- #1
Malamala
- 309
- 27
Hello! I read that if we have a 2 level system (say an atom) and we make it interact with a laser whose frequency is detuned from the resonant transition frequency of the system, the atom experiences an effective potential/force. In the classical description it makes sense, but quantum mechanically I am not sure what is going on. How does the atom interacts with the laser, given that it is far detuned? I initially thought that this is due Raman stimulated emission, such that the light can excite a virtual level and make it decay by stimulated emission back to the ground state. But it seems like that violates the conservation of energy. For example if we have a photon traveling in ##+z## direction doing the excitation and the one emitted by stimulated emission goes in ##-z## (if the emitted one is in the ##+z##, the net force would be zero and we would have no effective force), for the whole atom-laser system, we are just as in the beginning (atom in the ground state and 2 quanta coherent in the field), but it seems that now the atom gained a momentum, equal to twice the momentum of the photon, and hence a kinetic energy and I am not sure where this is coming from.

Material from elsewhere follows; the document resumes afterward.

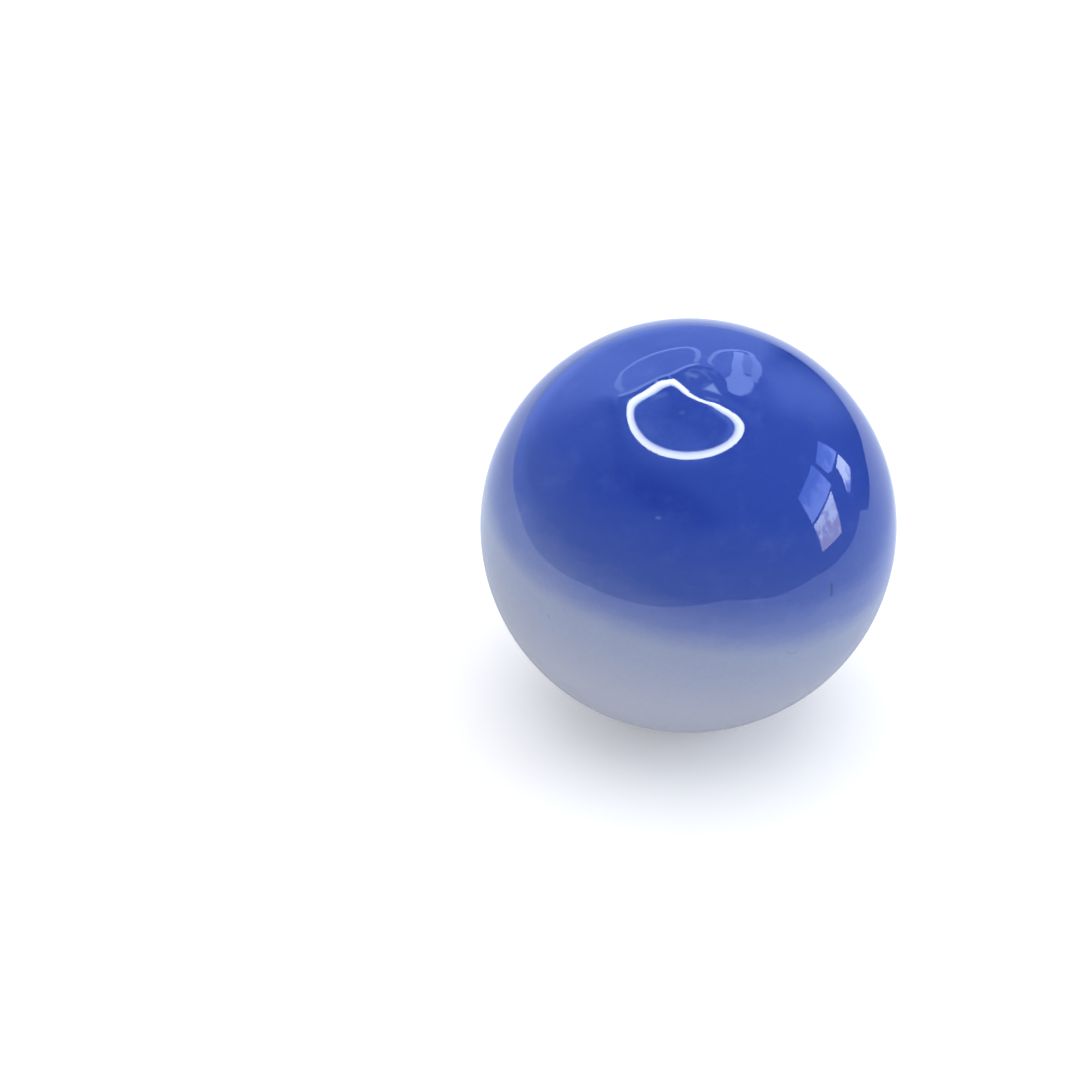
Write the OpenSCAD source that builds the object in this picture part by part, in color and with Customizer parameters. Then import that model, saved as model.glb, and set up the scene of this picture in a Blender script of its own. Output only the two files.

In Raman transition, usually we have 2 lasers either of different frequency or different power. But in all the examples I see for dipole force they use a build-up cavity with the atoms trapped at the center. But in that case we have the same power and frequency detuning, as it is basically the same laser, reflected from some mirrors and I am not sure how we get energy conservation. Can someone help me understand this? Thank you!